At the beginning of Alexander’s reign a Government Inspector was sent to Tobolsk, and Tufáyev was recommended to him as a competent clerk. He did his work so well that the Inspector offered to take him back to Petersburg. Hitherto, as he said himself, his ambition had not aspired beyond a clerkship in some provincial court; but now he set a different value on himself, and resolved with an iron strength of will to climb to the top of the tree.
And he did it. Ten years later we find him acting as secretary to the Controller of the Navy, and then chief of a department in the office of Count Arakchéyev,[[88]] which governed the whole Empire. When Paris was occupied by the Allied Armies in 1815, the Count took his secretary there with him. During the whole time of the occupation, Tufáyev literally never saw a single street in Paris; he sat all day and all night in the office, drawing up or copying documents.
[88]. Arakchéyev (1769-1835) was Minister and favourite of Emperor Alexander I; he has been called “the assassin of the Russian people.”
Arakchéyev’s office was like those copper-mines where the workmen are kept only for a few months, because, if they stay longer, they die. In this manufactory of edicts and ordinances, mandates and instructions, even Tufáyev grew tired at last and asked for an easier place. He was of course, a man after Arakchéyev’s own heart—a man without pretensions or distractions or opinions of his own, conventionally honest, eaten up by ambition, and ranking obedience as the highest of human virtues.

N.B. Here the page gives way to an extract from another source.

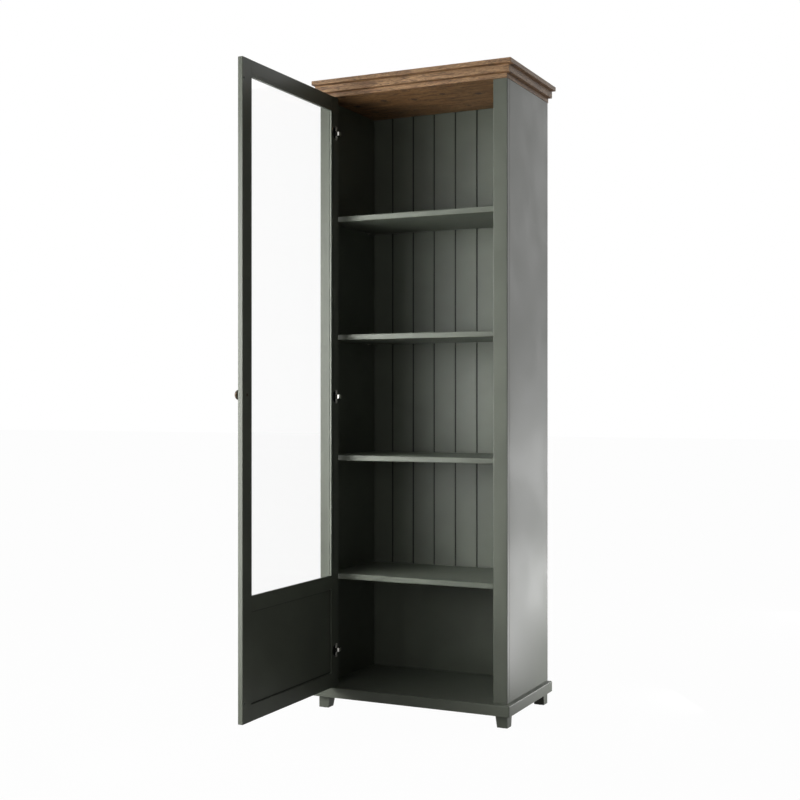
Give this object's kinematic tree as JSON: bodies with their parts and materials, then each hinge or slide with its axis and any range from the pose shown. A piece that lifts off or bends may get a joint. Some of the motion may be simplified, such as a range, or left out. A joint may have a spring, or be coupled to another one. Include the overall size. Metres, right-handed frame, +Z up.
{
  "type": "display bookcase",
  "caption": "Tall painted wood bookcase with one framed glass door hinged at the left, open shelves, grooved back, oak cornice and short tapered feet.",
  "frame": {"origin": "on the floor, at the middle of the width, in the plane of the back", "axes": "+Z up, -Y out of the front, +X to the right as seen from the front"},
  "size_m": [0.6945, 0.941, 2.0255],
  "materials": {
    "painted_wood": "dark grey-green silk paint",
    "oak": "brown oiled oak",
    "dowel_wood": "bare beech",
    "clear_glass": "clear float glass",
    "bronzed_brass": "aged brass",
    "plated_steel": "nickel-plated steel",
    "zinc_steel": "zinc-plated steel",
    "glide_plastic": "black plastic",
    "bumper_plastic": "soft dark grey plastic"
  },
  "bodies": {
    "cabinet": {"foot_front_left": "painted_wood", "foot_front_right": "painted_wood", "foot_back_left": "painted_wood", "foot_back_right": "painted_wood", "base_board": "painted_wood", "left_side_panel": "painted_wood", "right_side_panel": "painted_wood", "left_pilaster": "painted_wood", "right_pilaster": "painted_wood", "back_panel_grooved": "painted_wood", "back_panel_plain": "painted_wood", "shelf_lowest": "painted_wood", "shelf_second": "painted_wood", "shelf_third": "painted_wood", "shelf_highest": "painted_wood", "cornice_lower_board": "oak", "cornice_middle_board": "oak", "cornice_top_board": "oak", "carcass_dowels": "dowel_wood", "pilaster_dowels": "dowel_wood", "cornice_dowels": "dowel_wood", "hinge_arm_top": "plated_steel", "hinge_arm_middle": "plated_steel", "hinge_arm_bottom": "plated_steel", "hinge_arm_screws": "plated_steel", "shelf_pins": "plated_steel", "foot_bolts": "zinc_steel", "back_nails": "zinc_steel", "foot_glides": "glide_plastic"},
    "door": {"door_hinge_stile": "painted_wood", "door_free_stile": "painted_wood", "door_top_rail": "painted_wood", "door_middle_rail": "painted_wood", "door_bottom_rail": "painted_wood", "door_lower_panel": "painted_wood", "door_glass": "clear_glass", "glazing_bead_top": "painted_wood", "glazing_bead_bottom": "painted_wood", "glazing_bead_free": "painted_wood", "glazing_bead_hinge": "painted_wood", "hinge_cup_top": "plated_steel", "hinge_cup_middle": "plated_steel", "hinge_cup_bottom": "plated_steel", "hinge_cup_screws": "plated_steel", "hinge_pins": "plated_steel", "knob": "bronzed_brass", "knob_screw": "bronzed_brass", "door_bumpers": "bumper_plastic"}
  },
  "joints": [
    {"name": "door_swing", "type": "hinge", "parent": "cabinet", "child": "door", "pos_m": [-0.2678, -0.3862, 0], "axis": [0, 0, 1], "range_deg": [-15, 90]}
  ]
}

Arakchéyev rewarded him with the place of a Vice-Governor, and a few years later made him Governor of Perm. The province, which Tufáyev had passed through as acrobat and convict, first dancing on a rope and then bound by a rope, now lay at his feet.
A Governor’s power increases by arithmetical progression with the distance from Petersburg, but increases by geometrical progression in provinces like Perm or Vyatka or Siberia, where there is no resident nobility. That was just the kind of province that Tufáyev needed.

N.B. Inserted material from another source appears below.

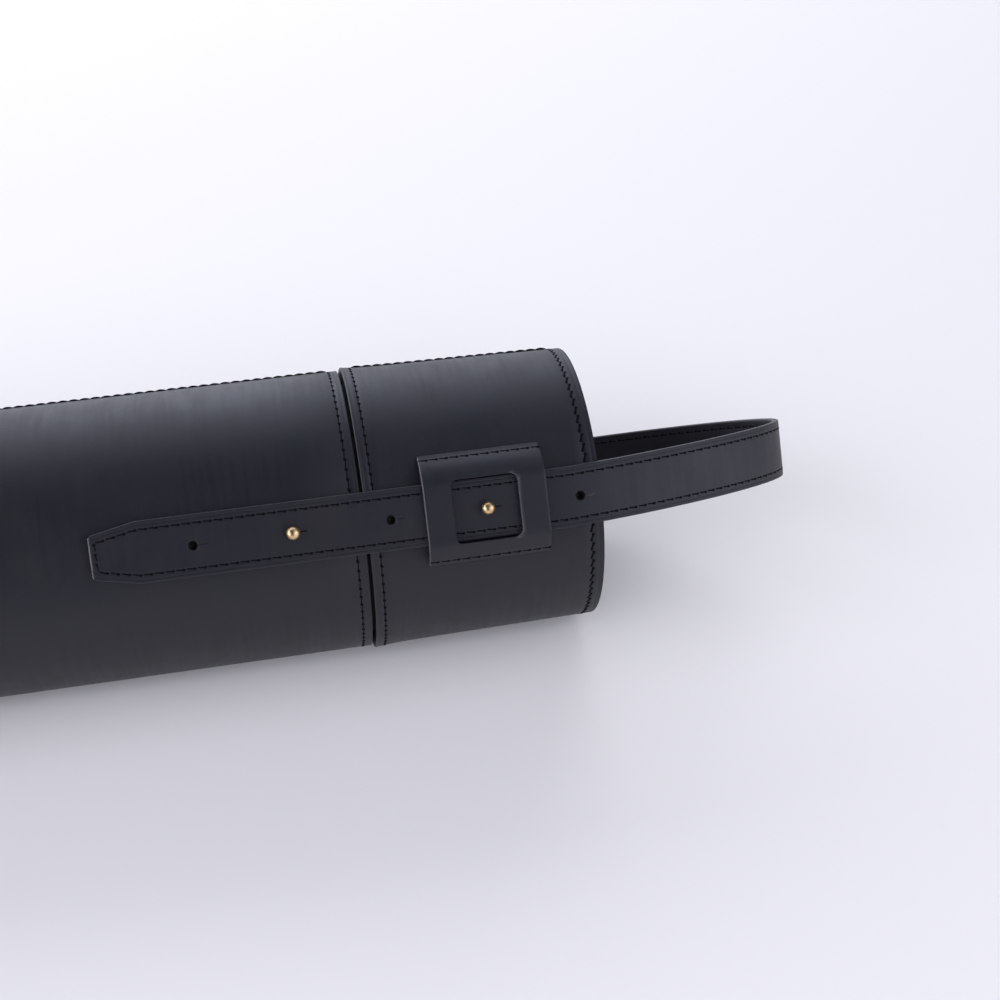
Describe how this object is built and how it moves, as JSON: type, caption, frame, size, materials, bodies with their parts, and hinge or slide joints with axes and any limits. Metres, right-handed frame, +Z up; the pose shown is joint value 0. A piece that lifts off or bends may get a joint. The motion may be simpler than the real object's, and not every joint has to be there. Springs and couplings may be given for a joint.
{
  "type": "drawing tube",
  "caption": "Round stitched leather drawing tube with a slip-on cap and a strap that buttons onto studs and loops over the cap as a handle.",
  "frame": {"origin": "centre of the bounding box in X and Y, on the surface the tube lies on", "axes": "+X along the tube towards the cap and handle, +Z up with the tube lying on its side"},
  "size_m": [0.7372, 0.1266, 0.122],
  "materials": {
    "leather": "satin black bridle leather with burnished edges",
    "lining": "matte black lining leather",
    "board": "fibreboard",
    "brass": "polished",
    "thread": "waxed black linen thread"
  },
  "bodies": {
    "tube": {"body_shell": "leather", "body_core": "board", "neck_sleeve": "lining", "base_disc": "leather", "base_board": "board", "front_body_stud": "brass", "front_body_stud_washer": "brass", "front_body_stud_screw": "brass", "back_body_stud": "brass", "back_body_stud_washer": "brass", "back_body_stud_screw": "brass"},
    "cap": {"cap_shell": "leather", "cap_liner": "lining", "cap_disc": "leather", "cap_board": "board", "strap_handle": "leather", "front_keeper": "leather", "front_cap_stud": "brass", "front_cap_stud_washer": "brass", "front_cap_stud_screw": "brass", "back_keeper": "leather", "back_cap_stud": "brass", "back_cap_stud_washer": "brass", "back_cap_stud_screw": "brass"},
    "front_bend": {"front_strap_bend": "leather"},
    "front_tail": {"front_strap_tail": "leather"},
    "back_bend": {"back_strap_bend": "leather"},
    "back_tail": {"back_strap_tail": "leather"}
  },
  "joints": [
    {"name": "cap_slide", "type": "slide", "parent": "tube", "child": "cap", "axis": [1, 0, 0], "range_m": [0, 0.065]},
    {"name": "front_strap_peel", "type": "hinge", "parent": "cap", "child": "front_bend", "pos_m": [0.1937, -0.05278, 0.09859], "axis": [0, 0.5801, 0.8145], "range_deg": [0, 92]},
    {"name": "front_strap_unbutton", "type": "hinge", "parent": "front_bend", "child": "front_tail", "pos_m": [0.1789, -0.05278, 0.09859], "axis": [0, 0.5801, 0.8145], "range_deg": [0, 35]},
    {"name": "back_strap_peel", "type": "hinge", "parent": "cap", "child": "back_bend", "pos_m": [0.1937, 0.05278, 0.02341], "axis": [0, -0.5801, -0.8145], "range_deg": [0, 92]},
    {"name": "back_strap_unbutton", "type": "hinge", "parent": "back_bend", "child": "back_tail", "pos_m": [0.1789, 0.05278, 0.02341], "axis": [0, -0.5801, -0.8145], "range_deg": [0, 35]}
  ],
  "couplings": [
    {"joint": "front_strap_peel", "follows": "cap_slide", "rad_per_m": 24.703},
    {"joint": "back_strap_peel", "follows": "cap_slide", "rad_per_m": 24.703}
  ]
}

He was a Persian satrap, with this difference—that he was active, restless, always busy and interfering in everything. He would have been a savage agent of the French Convention in 1794, something in the way of Carrier.[[89]]
[89]. Infamous for his noyades at Nantes; guillotined in 1794.
Profligate in his life, naturally coarse, impatient of all opposition, his influence was extremely harmful. He did not take bribes; and yet, as appeared after his death, he amassed a considerable fortune. He was strict with his subordinates and punished severely those whom he detected in dishonesty; but they stole more under his rule than ever before or since. He carried the misuse of influence to an extraordinary pitch; for instance, when despatching an official to hold an enquiry, he would say, if he had a personal interest in the matter, “You will probably find out so-and-so to be the case,” and woe to the official if he did not find out what the Governor foretold.
Perm, when I was there, was still full of Tufáyev’s glory, and his partisans were hostile to his successor, who, as a matter of course, surrounded himself with supporters of his own.